EXERCISE DETAILS: Starting with the line that has "Write the JSON" in it, repeat every line through the last one, word for word, and give nothing more.

INFORMATION SUPPLIED:
◆ ◆ ◆ ◆ ◆

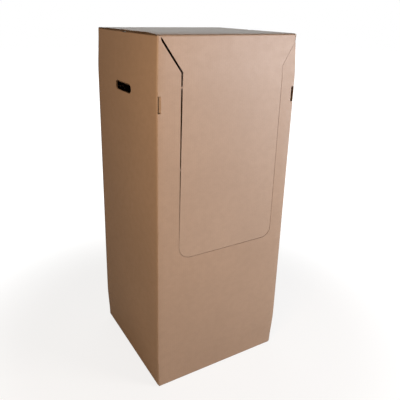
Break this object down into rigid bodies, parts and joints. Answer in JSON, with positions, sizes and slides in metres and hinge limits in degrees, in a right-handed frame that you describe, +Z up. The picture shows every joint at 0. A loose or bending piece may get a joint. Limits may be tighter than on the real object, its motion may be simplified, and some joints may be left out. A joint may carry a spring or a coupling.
{
  "type": "wardrobe moving box",
  "caption": "Tall corrugated wardrobe carton with a tear-out front door hinged at the top crease, two top flaps, side hand holes and a hanger rail laid across its walls.",
  "frame": {"origin": "on the floor under the middle of the carton", "axes": "+Z up the carton, -Y out of the front door, +X to the right as seen from the front"},
  "size_m": [0.508, 0.483, 1.22],
  "materials": {
    "kraft_board": "matt brown kraft liner with faint fluting",
    "galvanised_steel": "dull galvanised"
  },
  "bodies": {
    "carton": {"carton_body": "kraft_board", "hanger_rail": "galvanised_steel"},
    "front_flap": {"front_top_flap": "kraft_board"},
    "rear_flap": {"rear_top_flap": "kraft_board"},
    "door": {"front_door": "kraft_board"}
  },
  "joints": [
    {"name": "front_flap_crease", "type": "hinge", "parent": "carton", "child": "front_flap", "pos_m": [0, -0.2415, 1.22], "axis": [1, 0, 0], "range_deg": [0, 265]},
    {"name": "rear_flap_crease", "type": "hinge", "parent": "carton", "child": "rear_flap", "pos_m": [0, 0.2415, 1.22], "axis": [-1, 0, 0], "range_deg": [0, 265]},
    {"name": "door_crease", "type": "hinge", "parent": "carton", "child": "door", "pos_m": [0, -0.2415, 1.22], "axis": [-1, 0, 0], "range_deg": [0, 265]}
  ]
}
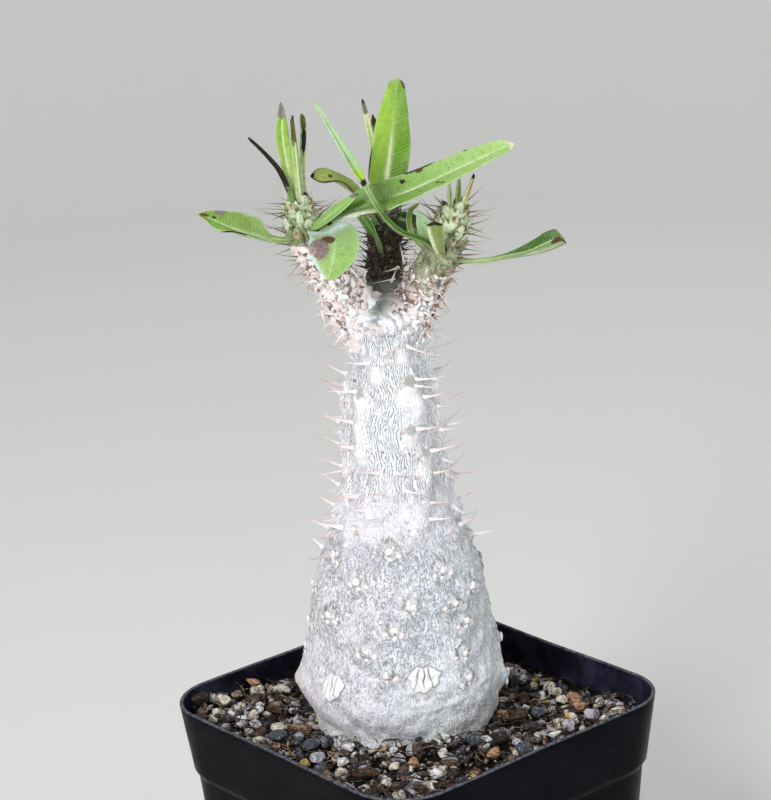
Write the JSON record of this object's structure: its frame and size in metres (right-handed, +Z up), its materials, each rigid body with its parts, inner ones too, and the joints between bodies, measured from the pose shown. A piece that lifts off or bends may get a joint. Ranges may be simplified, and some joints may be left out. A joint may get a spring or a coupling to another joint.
{
  "type": "potted caudex plant",
  "caption": "Swollen-trunked spiny succulent with short forked branches and narrow leaves, growing in grit in a square tapered nursery pot.",
  "frame": {"origin": "centre of the pot's foot, on the surface it stands on", "axes": "+Z up the plant; X and Y along the pot's sides; the plant's front looks out over the +X -Y corner"},
  "size_m": [0.102, 0.102, 0.2585],
  "materials": {
    "pot": "satin black, dusty and lightly scuffed",
    "soil": "mixed pumice, granite grit and bark chips",
    "bark": "silver-white wrinkled bark with pinkish-white spines, brown on the branches",
    "leaf": "soft green blade with a pale midrib and browned tips",
    "dry_leaf": "rolled dry black leaf, green at its foot"
  },
  "bodies": {
    "root": {"pot": "pot", "soil": "soil", "caudex": "bark", "leaf_left_side": "leaf", "leaf_left_dry": "dry_leaf", "leaf_left_tall": "leaf", "leaf_left_folded": "leaf", "leaf_left_browned": "leaf", "leaf_left_raised": "leaf", "leaf_long": "leaf", "leaf_front": "leaf", "leaf_middle_broad": "leaf", "leaf_middle_wavy": "leaf", "leaf_middle_pale": "leaf", "leaf_middle_yellow": "leaf", "leaf_middle_low": "leaf", "leaf_middle_shaded": "leaf", "leaf_right_bent": "leaf", "leaf_right_side": "leaf", "leaf_right_cut": "leaf", "leaf_right_curled": "leaf", "leaf_right_pale": "leaf", "leaf_right_young_a": "leaf", "leaf_right_young_b": "leaf", "leaf_right_brown": "leaf"}
  },
  "joints": []
}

◆ ◆ ◆ ◆ ◆

REPLY TO THE EXERCISE:
Write the JSON record of this object's structure: its frame and size in metres (right-handed, +Z up), its materials, each rigid body with its parts, inner ones too, and the joints between bodies, measured from the pose shown. A piece that lifts off or bends may get a joint. Ranges may be simplified, and some joints may be left out. A joint may get a spring or a coupling to another joint.
{
  "type": "potted caudex plant",
  "caption": "Swollen-trunked spiny succulent with short forked branches and narrow leaves, growing in grit in a square tapered nursery pot.",
  "frame": {"origin": "centre of the pot's foot, on the surface it stands on", "axes": "+Z up the plant; X and Y along the pot's sides; the plant's front looks out over the +X -Y corner"},
  "size_m": [0.102, 0.102, 0.2585],
  "materials": {
    "pot": "satin black, dusty and lightly scuffed",
    "soil": "mixed pumice, granite grit and bark chips",
    "bark": "silver-white wrinkled bark with pinkish-white spines, brown on the branches",
    "leaf": "soft green blade with a pale midrib and browned tips",
    "dry_leaf": "rolled dry black leaf, green at its foot"
  },
  "bodies": {
    "root": {"pot": "pot", "soil": "soil", "caudex": "bark", "leaf_left_side": "leaf", "leaf_left_dry": "dry_leaf", "leaf_left_tall": "leaf", "leaf_left_folded": "leaf", "leaf_left_browned": "leaf", "leaf_left_raised": "leaf", "leaf_long": "leaf", "leaf_front": "leaf", "leaf_middle_broad": "leaf", "leaf_middle_wavy": "leaf", "leaf_middle_pale": "leaf", "leaf_middle_yellow": "leaf", "leaf_middle_low": "leaf", "leaf_middle_shaded": "leaf", "leaf_right_bent": "leaf", "leaf_right_side": "leaf", "leaf_right_cut": "leaf", "leaf_right_curled": "leaf", "leaf_right_pale": "leaf", "leaf_right_young_a": "leaf", "leaf_right_young_b": "leaf", "leaf_right_brown": "leaf"}
  },
  "joints": []
}